III. Short answers on: (5 x2=10)

1.Power house of the cell.

The mitochondria is called the powerhouse of the cell because it is the site where aerobic respiration occurs and ATP (adenosine triphosphate) – the energy currency of the cell – is produced. It converts glucose and oxygen into usable cellular energy.

2.Essential amino acids.

Essential amino acids are those which cannot be synthesized by the human body and must be obtained from the diet.

🔹 Examples of essential amino acids:

  • Leucine
  • Isoleucine
  • Valine
  • Lysine
  • Methionine
  • Phenylalanine
  • Threonine
  • Tryptophan
  • Histidine (essential during infancy)

These are crucial for protein synthesis, tissue repair, and enzyme formation.

3.Define coenzyme.

A coenzyme is a non-protein organic molecule that binds with an enzyme and is required for the enzyme’s biological activity.

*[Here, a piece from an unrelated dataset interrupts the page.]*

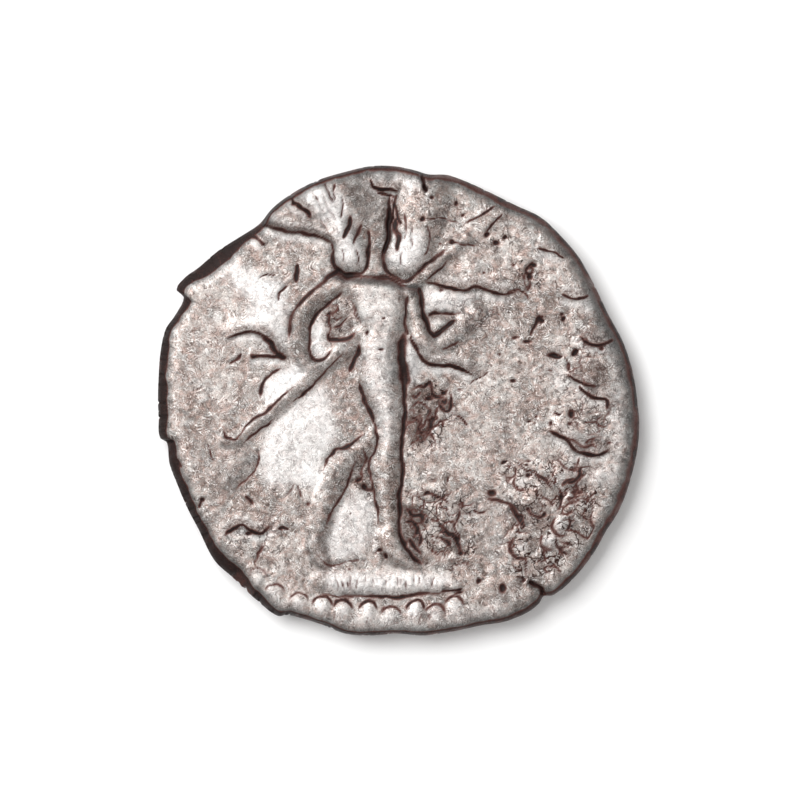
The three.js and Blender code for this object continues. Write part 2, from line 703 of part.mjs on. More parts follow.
class Thinner {
  constructor({ points, facets }) {
    this.points = points;
    this.facets = facets;
    this.alive = facets.length;
    this.around = points.map(() => new Set());
    this.quadrics = points.map(() => new Float64Array(10));
    this.ages = new Int32Array(points.length);
    this.queue = new Queue();
    facets.forEach((facet, index) => this.enter(facet, index));
    facets.forEach((facet) => facet.forEach((a, k) => this.offer(a, facet[(k + 1) % 3])));
  }

  normal([a, b, c]) {
    const { points } = this;
    return cross(minus(points[b], points[a]), minus(points[c], points[a]));
  }

  enter(facet, index) {
    const normal = this.normal(facet);
    const length = Math.sqrt(dot(normal, normal)) || 1;
    const [x, y, z] = normal.map((v) => v / length);
    const w = -dot([x, y, z], this.points[facet[0]]);
    const terms = [x * x, x * y, x * z, x * w, y * y, y * z, y * w, z * z, z * w, w * w];
    for (const point of facet) {
      this.around[point].add(index);
      terms.forEach((term, k) => { this.quadrics[point][k] += term * length; });
    }
  }

  costAt([x, y, z], a, b) {
    const q = this.quadrics[a].map((v, k) => v + this.quadrics[b][k]);
    return q[0] * x * x + 2 * q[1] * x * y + 2 * q[2] * x * z + 2 * q[3] * x
      + q[4] * y * y + 2 * q[5] * y * z + 2 * q[6] * y + q[7] * z * z + 2 * q[8] * z + q[9];
  }

  offer(a, b) {
    if (a > b) {
      return;
    }
    const p = this.points[a];
    const q = this.points[b];
    const middle = p.map((v, k) => (v + q[k]) / 2);
    const side = minus(p, q);
    const thrift = 1e-7 * dot(side, side);
    const places = [p, q, middle].map((at) => ({ at, cost: this.costAt(at, a, b) + thrift }));
    const best = places.reduce((least, one) => (one.cost < least.cost ? one : least));
    this.queue.push({ a, b, ...best, age: this.ages[a] + this.ages[b] });
  }

  neighbours(a) {
    const found = new Set();
    this.around[a].forEach((index) => this.facets[index].forEach((b) => found.add(b)));
    found.delete(a);
    return found;
  }

  // A collapse may not pinch the surface, fold a facet over or leave a sliver.
  allowed({ a, b, at }) {
    const shared = [...this.neighbours(a)].filter((c) => this.neighbours(b).has(c));
    if (shared.length !== 2) {
      return false;
    }
    return this.staysFair(a, b, at) && this.staysFair(b, a, at);
  }

  staysFair(moved, other, at) {
    return [...this.around[moved]].every((index) => {
      const facet = this.facets[index];
      if (facet.includes(other)) {
        return true;
      }
      const before = this.normal(facet);
      const [p, q, r] = facet.map((point) => (point === moved ? at : this.points[point]));
      const after = cross(minus(q, p), minus(r, p));
      const area = Math.sqrt(dot(after, after));
      const longest = Math.max(...[minus(q, p), minus(r, q), minus(p, r)].map((s) => dot(s, s)));
      const turned = dot(before, after) / (area * Math.sqrt(dot(before, before)) || 1);
      return area > 0.05 * longest && turned > 0.5;
    });
  }

  collapse({ a, b, at }) {
    this.points[a] = at;
    this.quadrics[b].forEach((v, k) => { this.quadrics[a][k] += v; });
    for (const index of this.around[b]) {
      const facet = this.facets[index];
      if (facet.includes(a)) {
        facet.forEach((point) => this.around[point].delete(index));
        this.facets[index] = [];
        this.alive -= 1;
      } else {
        facet[facet.indexOf(b)] = a;
        this.around[a].add(index);
      }
    }
    this.around[b] = new Set();
    this.ages[a] += 1;
    this.ages[b] += 1;
    this.neighbours(a).forEach((c) => this.offer(Math.min(a, c), Math.max(a, c)));
  }

  thin(wanted) {
    while (this.alive > wanted && this.queue.items.length > 0) {
      const edge = this.queue.pop();
      const current = edge.age === this.ages[edge.a] + this.ages[edge.b];
      const whole = this.around[edge.a].size > 0 && this.around[edge.b].size > 0;
      if (current && whole && this.allowed(edge)) {
        this.collapse(edge);
      }
    }
    return this.facets.filter((facet) => facet.length > 0);
  }
}

function coinGeometry() {
  const upperRim = (angle) => widest(angle) - upperInset(angle);
  const underRim = (angle) => widest(angle) - underInset(angle);
  const top = UNDER_RELIEF + FLAN;
  const body = new Body();
  const upperRing = body.addFace({
    rimRadius: upperRim,
    shapes: upperShapes(),
    base: top,
    outward: 1,
    limit: UPPER_RELIEF,
    roll: UPPER_ROLL,
  });
  const underRing = body.addFace({
    rimRadius: underRim,
    shapes: underShapes(),
    base: UNDER_RELIEF,
    outward: -1,
    limit: UNDER_RELIEF,
    roll: UNDER_ROLL,
  });
  const angles = upperRing.map((node) => body.points[node])
    .map(([x, y]) => Math.atan2(y, x) / DEGREE);
  const upperWaist = body.addRing(widest, top - UPPER_ROLL - EDGE_SLOPE, angles);
  const underWaist = body.addRing(widest, UNDER_RELIEF + UNDER_ROLL + EDGE_SLOPE, angles);
  body.addBand(underRing, underWaist);
  body.addBand(underWaist, upperWaist);
  body.addBand(upperWaist, upperRing);

  const facets = new Thinner(body).thin(FACETS);
  const geometry = new THREE.BufferGeometry();
  const corners = facets.flat().flatMap((point) => body.points[point]);
  geometry.setAttribute('position', new THREE.Float32BufferAttribute(corners, 3));
  geometry.computeBoundingBox();
  const middle = geometry.boundingBox.getCenter(new THREE.Vector3());
  geometry.translate(-middle.x, -middle.y, 0);
  geometry.computeVertexNormals();
  return geometry;
}

const group = new THREE.Group();
group.name = 'denarius';
const coin = new THREE.Mesh(coinGeometry(), silver);
coin.name = 'coin';
group.add(coin);

export default group;
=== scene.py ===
"""A worn silver denarius lying on a pale floor, seen from straight above."""

import bpy
import numpy as np
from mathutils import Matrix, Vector


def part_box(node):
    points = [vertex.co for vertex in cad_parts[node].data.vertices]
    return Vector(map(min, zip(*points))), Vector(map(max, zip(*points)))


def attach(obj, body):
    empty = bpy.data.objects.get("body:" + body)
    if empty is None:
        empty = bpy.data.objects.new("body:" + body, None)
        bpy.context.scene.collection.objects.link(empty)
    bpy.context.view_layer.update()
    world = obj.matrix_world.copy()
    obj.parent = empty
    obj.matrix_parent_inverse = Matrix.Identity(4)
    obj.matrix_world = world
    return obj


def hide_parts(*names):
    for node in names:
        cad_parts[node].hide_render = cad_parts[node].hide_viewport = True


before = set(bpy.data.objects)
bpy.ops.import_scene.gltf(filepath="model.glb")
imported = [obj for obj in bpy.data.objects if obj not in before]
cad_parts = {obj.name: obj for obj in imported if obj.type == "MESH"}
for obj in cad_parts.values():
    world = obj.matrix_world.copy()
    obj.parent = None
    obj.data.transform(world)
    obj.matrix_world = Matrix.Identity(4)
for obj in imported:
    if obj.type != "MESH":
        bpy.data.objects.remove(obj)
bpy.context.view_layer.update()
MM = 0.001
# Index of all nodes of a face.
EVERYWHERE = ...

# ---- sizes in mm: the coin is designed in mm and placed in the CAD box -------
# From the ground up: relief of the underside, flan between the fields, relief of the upper face.
UNDER_RELIEF = 0.42
FLAN = 1.0
UPPER_RELIEF = 0.28
# Each rim drops by its roll, over ROLL_WIDTH. The wall slopes for the height EDGE_SLOPE next to each rim.
ROLL_WIDTH = 0.5
UPPER_ROLL = 0.13
UNDER_ROLL = 0.1
EDGE_SLOPE = 0.3
# Counts: beads of the underside, and cells along each side of a face's grid.
UNDER_BEADS = 54
UPPER_GRID = 272
UNDER_GRID = 136

# Widest line of the edge, x and y.
EDGE_LINE = [
    (9.2, 0), (9.05, 1), (8.7, 2.15), (8.05, 3.4), (7.45, 4.65), (6.97, 5.5), (6.3, 6.3), (5.5, 7.05),
    (4.5, 7.53), (3.5, 8.03), (2.5, 8.48), (1.9, 8.68), (1.2, 8.7), (0.75, 8.83), (0, 9), (-1, 9.02),
    (-2, 8.8), (-3, 8.5), (-4, 8), (-4.8, 7.4), (-5.3, 6.8), (-6, 6.33), (-6.97, 5.7), (-7.6, 5.15),
    (-8.2, 4.7), (-8.48, 4.25), (-8.2, 4), (-8.53, 3.3), (-8.9, 2.75), (-9.1, 1.85), (-9.17, 0.9),
    (-9.17, -0.6), (-9.12, -1.4), (-8.85, -1.6), (-8.75, -2.4), (-8.45, -3.2), (-8.02, -4.2), (-7.6, -5),
    (-7, -6.15), (-6.3, -6.8), (-5.4, -7.65), (-4.6, -8.25), (-4.15, -8.22), (-3, -8.55), (-2, -8.93),
    (-1, -9), (0, -8.93), (1, -9), (2, -8.87), (3.2, -8.62), (4.2, -8.45), (5.1, -8.05), (5.45, -7.75),
    (5.6, -7.5), (5.95, -7.46), (6.6, -6.97), (7.57, -5.77), (8, -5), (8.45, -4.3), (8.75, -3.6),
    (8.97, -2.9), (9.2, -1.9), (9.28, -0.9),
]


# ---- numeric helpers --------------------------------------------------------
def smooth(t):
    c = np.clip(t, 0, 1)
    return c * c * (3 - 2 * c)


def arch(t):
    """Profile of a rounded form, from its foot at 0 to its crest at 1."""
    return 1 - (1 - np.clip(t, 0, 1)) ** 2


def mix(a, b, t):
    return a + (b - a) * t


def bell(distance, width):
    """1 at a distance of 0, falling off like a Gaussian."""
    return np.exp(-(distance / width) ** 2)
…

It acts as a helper molecule that assists in the catalysis of biochemical reactions.

🔸 Example:
NAD⁺ (Nicotinamide adenine dinucleotide) is a coenzyme for dehydrogenase enzymes involved in energy metabolism.

4.GTT.

GTT (Glucose Tolerance Test) is a diagnostic test used to assess the body’s ability to metabolize glucose and detect conditions like diabetes mellitus, gestational diabetes, and insulin resistance.

🔹 In this test, the patient is given a measured oral dose of glucose (usually 75g), and blood glucose levels are checked at fasting, 30 minutes, 1 hour, 2 hours, and sometimes 3 hours after ingestion.

🔹 It helps evaluate how efficiently glucose is cleared from the blood, and abnormal results may indicate impaired glucose tolerance (IGT) or diabetes.

🔹 Commonly used in:

  • Screening for gestational diabetes in pregnancy
  • Confirming type 2 diabetes diagnosis

5.List any four macro-minerals

Macrominerals are minerals that are required by the body in larger amounts (more than 100 mg/day) for normal physiological functions.

🔸 Four examples include:

1️⃣ Calcium – Needed for bone and teeth formation, muscle contraction, and nerve transmission.

2️⃣ Phosphorus – Important for ATP production, bone structure, and cell membrane function.

3️⃣ Magnesium – Involved in enzyme activation, nerve function, and muscle relaxation.

4️⃣ Sodium – Essential for fluid balance, nerve impulse transmission, and muscle function.

Other macrominerals include potassium, chloride, and sulfur.